- [Stored data]:
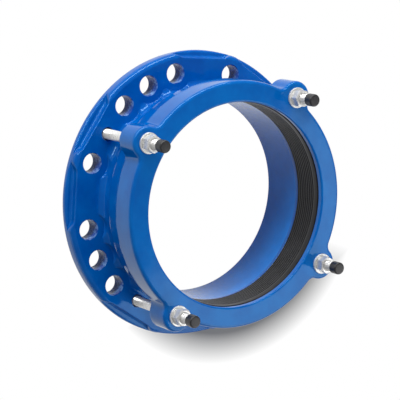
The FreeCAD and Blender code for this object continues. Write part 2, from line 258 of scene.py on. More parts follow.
@dataclass
class Surface:
    """Patches of one piece in millimetres, which become a single welded mesh."""

    name: str
    points: list[np.ndarray] = field(default_factory=list)
    corners: list[np.ndarray] = field(default_factory=list)
    sides: list[np.ndarray] = field(default_factory=list)
    smooth: list[np.ndarray] = field(default_factory=list)
    finish: list[np.ndarray] = field(default_factory=list)
    held: int = 0

    def _keep(self, points: np.ndarray, faces: np.ndarray, shade: Shade, finish: Coat) -> None:
        """Adds points and faces.

        Args:
            points: Array whose last axis is x, y, z.
            faces: Rows of point numbers, which count from the first of these points.
            shade: How the faces are shaded.
            finish: Which of the piece's finishes they wear.
        """
        count = len(faces)
        self.points.append(points.reshape(-1, 3))
        self.corners.append((faces + self.held).reshape(-1))
        self.sides.append(np.full(count, faces.shape[1]))
        self.smooth.append(np.full(count, shade.value))
        self.finish.append(np.full(count, finish))
        self.held += len(self.points[-1])

    def grid(self, points: np.ndarray, wrap: bool = True, shade: Shade = Shade.SMOOTH,
             finish: Coat = Coat.OUTSIDE) -> None:
        """Adds a patch of four-sided faces.

        Args:
            points: Array of rows, columns and x, y, z.
            wrap: Whether the last column joins the first.
            shade: How its faces are shaded.
            finish: Which of the piece's finishes it wears.
        """
        rows, columns = points.shape[:2]
        number = np.arange(rows * columns).reshape(rows, columns)
        after = np.roll(number, -1, axis=1) if wrap else number[:, 1:]
        here = number if wrap else number[:, :-1]
        faces = np.stack([here[:-1], after[:-1], after[1:], here[1:]], axis=-1).reshape(-1, 4)
        self._keep(points, faces, shade, finish)

    def fill(self, loops: Sequence[np.ndarray], height: float) -> None:
        """Adds a flat patch between closed loops: outside all holes and inside the outer loop.

        Formula: a Delaunay net that keeps the loops' edges, of which a triangle stays if a ray
        from its middle crosses the loops an odd number of times. Where two loops cross, the net
        has a point that the walls on those loops lack; it lies on their edges, without a gap.

        Args:
            loops: Arrays of x and y, the outer loop and the holes in any order.
            height: Height of the patch.
        """
        flat = np.concatenate(loops)
        edges, first = [], 0
        for loop in loops:
            number = first + np.arange(len(loop))
            edges.append(np.stack([number, np.roll(number, -1)], axis=1))
            first += len(loop)
        joined = np.concatenate(edges)
        net = delaunay_2d_cdt(flat.tolist(), joined.tolist(), [], WHOLE_HULL, NET_TOLERANCE)
        spots = np.array([tuple(point) for point in net[0]])
        faces = np.array(net[2], int)
        (ax, ay), (bx, by) = flat[joined[:, 0]].T, flat[joined[:, 1]].T
        rise = np.where(by != ay, by - ay, 1.0)     # a level edge meets no level ray
        kept = []
        for block in np.array_split(faces, NET_BLOCKS):
            middle = spots[block].mean(axis=1)
            x, y = middle[:, :1], middle[:, 1:]
            crossed = ((ay > y) != (by > y)) & (x < ax + (y - ay) * (bx - ax) / rise)
            kept.append(block[crossed.sum(axis=1) % 2 == 1])
        placed = np.column_stack([spots, np.full(len(spots), height)])
        self._keep(placed, np.concatenate(kept), Shade.FLAT, Coat.OUTSIDE)

    def build(self) -> bpy.types.Object:
        """Makes the object: welded, facing outwards and in metres.

        Returns:
            The new object, in the scene and at the origin.
        """
        mesh = bpy.data.meshes.new(self.name)
        corners, sides = np.concatenate(self.corners), np.concatenate(self.sides)
        points = np.concatenate(self.points) * MM
        mesh.vertices.add(len(points))
        mesh.vertices.foreach_set("co", points.astype(np.float32).reshape(-1))
        mesh.loops.add(len(corners))
        mesh.loops.foreach_set("vertex_index", corners.astype(np.int32))
        mesh.polygons.add(len(sides))
        mesh.polygons.foreach_set("loop_start", (np.cumsum(sides) - sides).astype(np.int32))
        mesh.polygons.foreach_set("use_smooth", np.concatenate(self.smooth))
        mesh.polygons.foreach_set("material_index", np.concatenate(self.finish).astype(np.int32))
        mesh.update(calc_edges=True)
        work = bmesh.new()
        work.from_mesh(mesh)
        bmesh.ops.remove_doubles(work, verts=work.verts, dist=WELD)
        bmesh.ops.recalc_face_normals(work, faces=work.faces)
        odd_edges = sum(1 for edge in work.edges if not edge.is_manifold)
        work.to_mesh(mesh)
        work.free()
        if odd_edges:
            log.warning("%s has %d edges that don't join exactly two faces", self.name, odd_edges)
        piece = bpy.data.objects.new(self.name, mesh)
        bpy.context.scene.collection.objects.link(piece)
        return piece


@dataclass(frozen=True)
class Hole:
    """A round hole from one level face to another, with rounded edges."""

    radius: float
    edge: float
    steps: int
    columns: Columns
    top: float
    bottom: float

    def wall(self, surface: Surface, centre: Pair) -> tuple[np.ndarray, np.ndarray]:
        """Adds the hole's wall.

        Formula: a quarter round of the edge's radius, the plain wall, and the same quarter round
        upside down.

        Args:
            surface: Where the patch goes.
            centre: Where the hole's axis stands.

        Returns:
            The loops, as x and y, where it meets the upper face and the lower one.
        """
        along, rise = quarter_round(self.steps)
        wide = self.radius + self.edge * (1.0 - along)
        low = self.edge * rise
        walls = turned(np.concatenate([wide, wide[::-1]]),
                       np.concatenate([self.top - low, (self.bottom + low)[::-1]]),
                       evenly(self.columns), centre)
        surface.grid(walls, finish=Coat.HOLE)
        return walls[0, :, :2], walls[-1, :, :2]


def weigh_normals(piece: bpy.types.Object) -> None:
    """Lets the large faces of a piece set the shading where they meet narrow roundings."""
    modifier = piece.modifiers.new("weighted", "WEIGHTED_NORMAL")
    modifier.keep_sharp = True


# Finishes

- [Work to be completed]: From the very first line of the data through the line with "of one piece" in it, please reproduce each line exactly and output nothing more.

- [Answer to the exercise]:
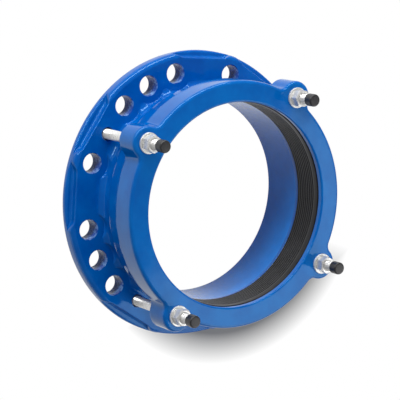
The FreeCAD and Blender code for this object continues. Write part 2, from line 258 of scene.py on. More parts follow.
@dataclass
class Surface:
    """Patches of one piece in millimetres, which become a single welded mesh."""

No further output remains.